> [Input material]
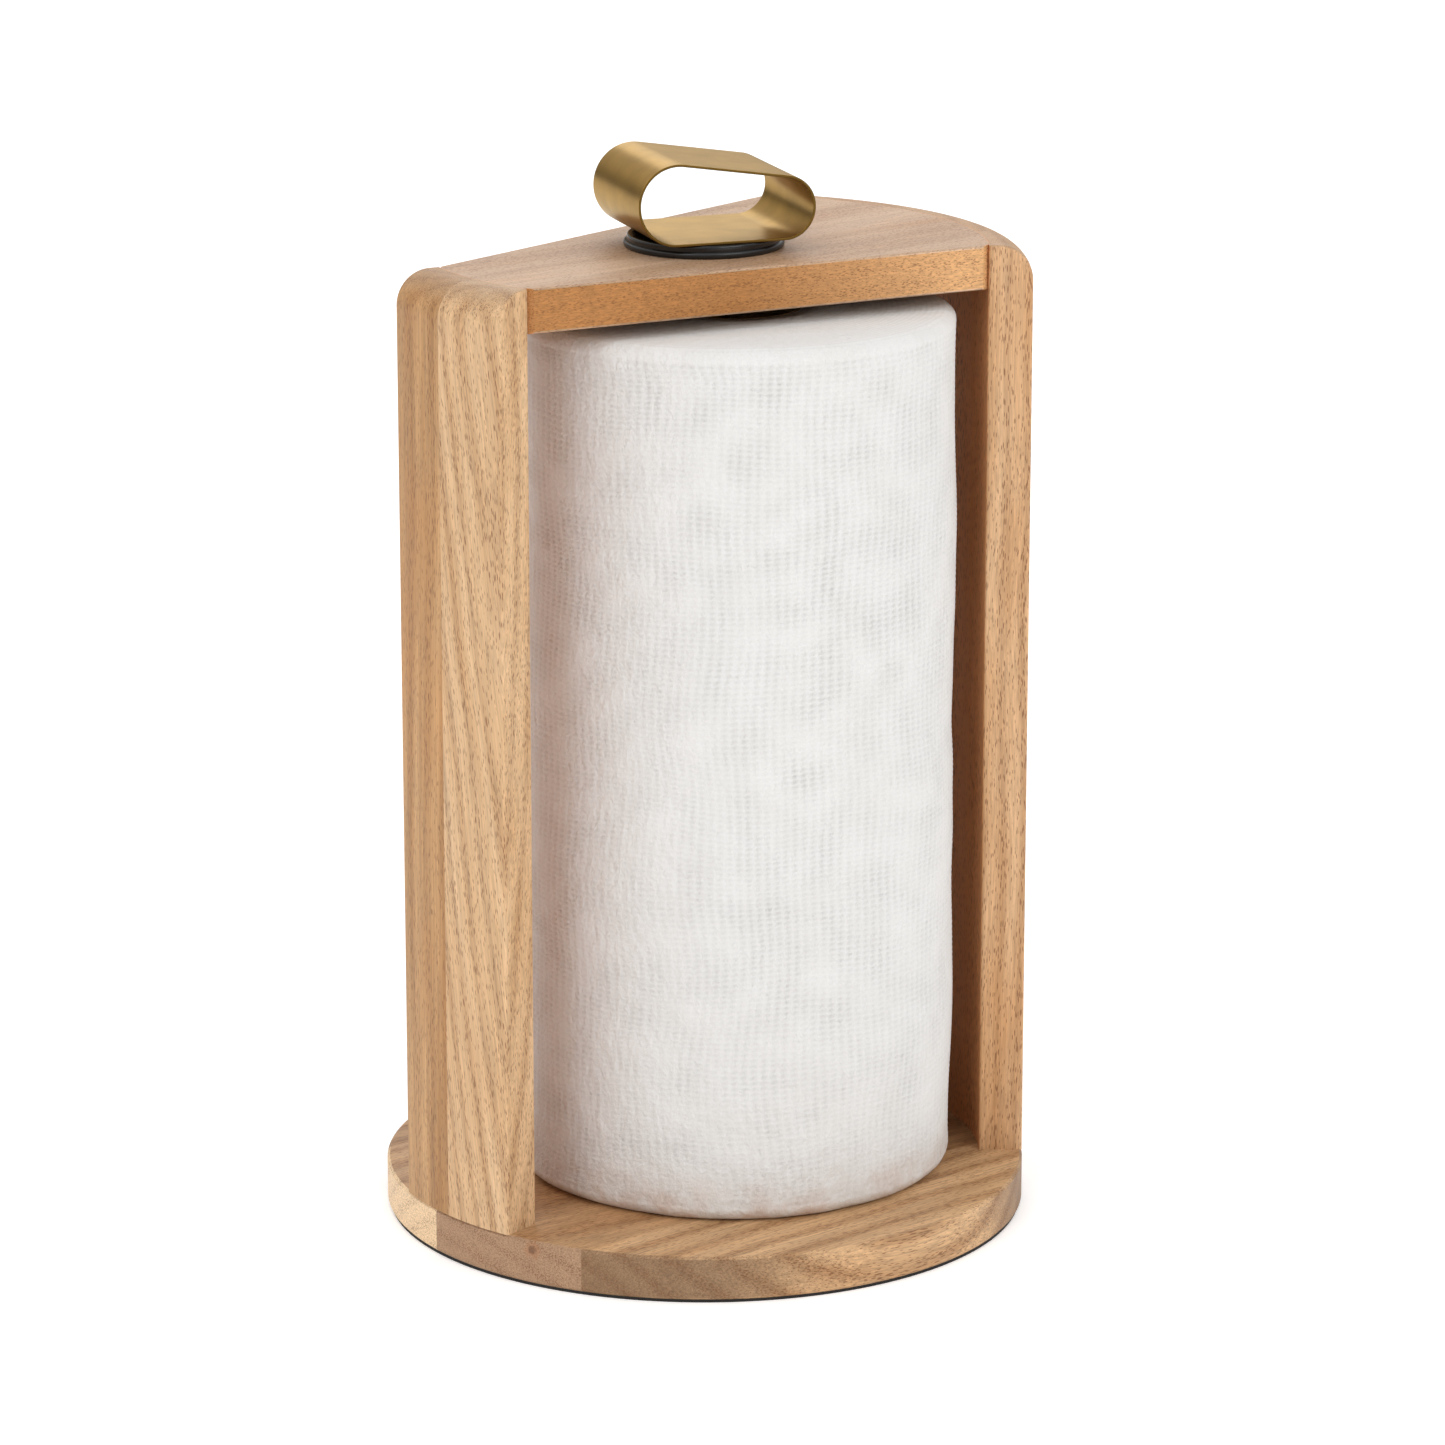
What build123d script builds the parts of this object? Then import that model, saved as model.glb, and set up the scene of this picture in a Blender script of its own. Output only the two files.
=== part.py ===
from build123d import *
from math import cos, radians, sin
import os

# Paper towel holder. A round base carries one narrow and one wide curved upright,
# a wedge-shaped top board ties them together, and a lift-out rod with a brass
# handle loop passes down through the board and the core of the paper roll.
# Millimetres. The origin is the centre of the foot, +Z is up, the open front
# faces -Y, the narrow upright stands on the -X side and the wide one on +X.

# --- driving dimensions ------------------------------------------------------

BASE_RADIUS = 103.0  # the uprights stand flush with the rim
BASE_THICKNESS = 14.0
PLANK_WIDTH = 58.0  # the base is glued up from planks this wide
PLANK_JOINT_Y = 7.0  # the glue line nearest the middle
EASE = 0.8  # every exposed wooden edge is broken by this much

PAD_THICKNESS = 1.0
PAD_INSET = 0.8  # how far the pad stops short of the base's rim

WALL_THICKNESS = 14.0  # both uprights
NARROW_ARC = 30.0  # degrees round the base
WIDE_ARC = 78.5
NARROW_STAVES = 2
WIDE_STAVES = 5
TOP_ROUND = 11.0  # the large round along the uprights' outer top edge

ROLL_HEIGHT = 279.0  # a standard eleven inch roll
ROLL_RADIUS = 70.0
ROLL_EDGE_ROUND = 4.0
ROLL_HEADROOM = 5.0  # free height between the roll and the top board
ROLL_X = 6.4  # the roll stands loosely, off the rod's axis
ROLL_Y = -6.8
CORE_RADIUS = 21.5
CORE_WALL = 0.8

BOARD_THICKNESS = 14.0
BOARD_CHAMFER = 2.0  # on the board's four upright corners, against the walls

ROD_RADIUS = 8.0
ROD_WALL = 1.5
ROD_CLEARANCE = 0.5  # round the rod, in the board's hole and in the socket
SOCKET_DEPTH = 7.0  # blind hole in the base
FOOT_GAP = 0.6  # between the foot and the socket's floor
FOOT_HEAD = 3.0  # height of the foot's head below the tube
FOOT_SPIGOT = 12.0  # length of the foot inside the tube
FOOT_ROUND = 1.6

RING_RADIUS = 25.2  # soft ring that the rod hangs on
RING_THICKNESS = 2.2
RING_ROUND = 0.9
RING_BORE_CLEARANCE = 0.08  # the rod turns in the ring
DISC_RADIUS = 24.2
DISC_THICKNESS = 2.0
DISC_ROUND = 0.8

PLUG_LENGTH = 24.0  # threaded plug in the top of the tube
STUD_RADIUS = 3.0
STUD_LENGTH = 20.0
STUD_HOLE_CLEARANCE = 0.2
STUD_FLANGE_RADIUS = 6.0  # weld flange on the stud, sunk in the disc
STUD_FLANGE_THICKNESS = 0.8

LOOP_LENGTH = 58.0
LOOP_TALL_RADIUS = 12.9  # outer radius of the tall end
LOOP_LOW_RADIUS = 10.2  # outer radius of the low end
LOOP_WIDTH = 45.0
LOOP_WALL = 0.8
LOOP_EDGE_ROUND = 0.2
LOOP_TURN = -19.3  # degrees, how the handle is left turned

SCREW_RADIUS = 2.0
SCREW_HEAD_RADIUS = 4.0
SCREW_HEAD_HEIGHT = 2.2
SCREW_LENGTH = 40.0
DRIVE_ACROSS = 2.0  # square drive recess in each screw head
DRIVE_DEPTH = 1.4

DOWEL_RADIUS = 3.0
DOWEL_IN_WALL = 9.0
DOWEL_IN_BOARD = 14.0

# --- levels, radii and angles worked out from them ---------------------------

base_bottom = PAD_THICKNESS
base_top = base_bottom + BASE_THICKNESS
roll_top = base_top + ROLL_HEIGHT
board_bottom = roll_top + ROLL_HEADROOM
board_top = board_bottom + BOARD_THICKNESS
ring_top = board_top + RING_THICKNESS
disc_top = ring_top + DISC_THICKNESS
foot_bottom = base_top - SOCKET_DEPTH + FOOT_GAP
tube_bottom = foot_bottom + FOOT_HEAD

wall_inner = BASE_RADIUS - WALL_THICKNESS
wall_middle = BASE_RADIUS - WALL_THICKNESS / 2
tube_bore = ROD_RADIUS - ROD_WALL
rod_hole = ROD_RADIUS + ROD_CLEARANCE


def stave_middles(facing, arc, count):
    """The direction in which the middle of each stave of an upright faces."""
    step = arc / count
    return [facing - arc / 2 + step * (n + 0.5) for n in range(count)]


narrow_middles = stave_middles(180, NARROW_ARC, NARROW_STAVES)
wide_middles = stave_middles(0, WIDE_ARC, WIDE_STAVES)
wide_fixings = wide_middles[1:-1]  # the end staves take no screw or dowel

os.makedirs("parts", exist_ok=True)


def save(part, name):
    """Label one finished piece and write its file."""
    part.label = name
    export_step(part, f"parts/{name}.step")


def places_around(radius, angles, height):
    """One place for each angle, at one radius, with its own x axis facing outwards."""
    return [Rot(0, 0, angle) * Pos(radius, 0, height) for angle in angles]


# --- fixings: the space they take is cut out of the wood below ---------------


def wood_screws(angles):
    """Countersunk screws that stand head down under the middle of a wall."""
    up = (Align.CENTER, Align.CENTER, Align.MIN)
    with BuildPart() as screws:
        with Locations(places_around(wall_middle, angles, base_bottom)):
            Cylinder(SCREW_RADIUS, SCREW_LENGTH, align=up)
            Cone(SCREW_HEAD_RADIUS, SCREW_RADIUS, SCREW_HEAD_HEIGHT, align=up)
    return screws.part


def top_dowels(angles):
    """Dowels along the radius, part in the wall and part in the top board."""
    middle = wall_inner + (DOWEL_IN_WALL - DOWEL_IN_BOARD) / 2
    height = (board_bottom + board_top) / 2
    with BuildPart() as dowels:
        with Locations(places_around(middle, angles, height)):
            Cylinder(DOWEL_RADIUS, DOWEL_IN_WALL + DOWEL_IN_BOARD, rotation=(0, 90, 0))
    return dowels.part


screw_sets = {
    "narrow_upright_screws": (narrow_middles, wood_screws(narrow_middles)),
    "wide_upright_screws": (wide_fixings, wood_screws(wide_fixings)),
}
dowel_sets = {
    "narrow_end_dowels": top_dowels(narrow_middles),
    "wide_end_dowels": top_dowels(wide_fixings),
}

fixing_space = [space for _, space in screw_sets.values()]
fixing_space += dowel_sets.values()
fixing_space = [solid for space in fixing_space for solid in space.solids()]

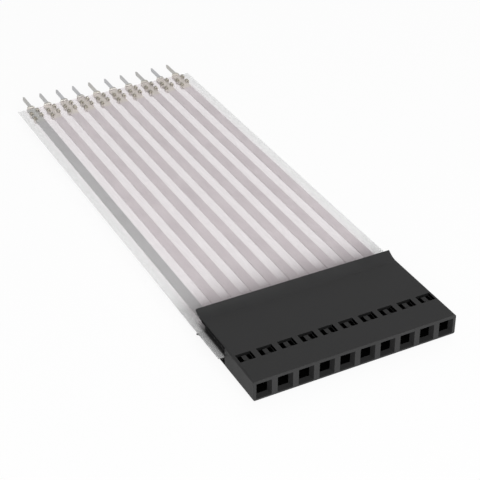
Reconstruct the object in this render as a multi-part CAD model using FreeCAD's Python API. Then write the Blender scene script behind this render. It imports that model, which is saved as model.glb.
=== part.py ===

> [Aim]
Print exactly the lines from the one with "Reconstruct the object" through the end of the data, inclusive.

> [Final result]
Reconstruct the object in this render as a multi-part CAD model using FreeCAD's Python API. Then write the Blender scene script behind this render. It imports that model, which is saved as model.glb.
=== part.py ===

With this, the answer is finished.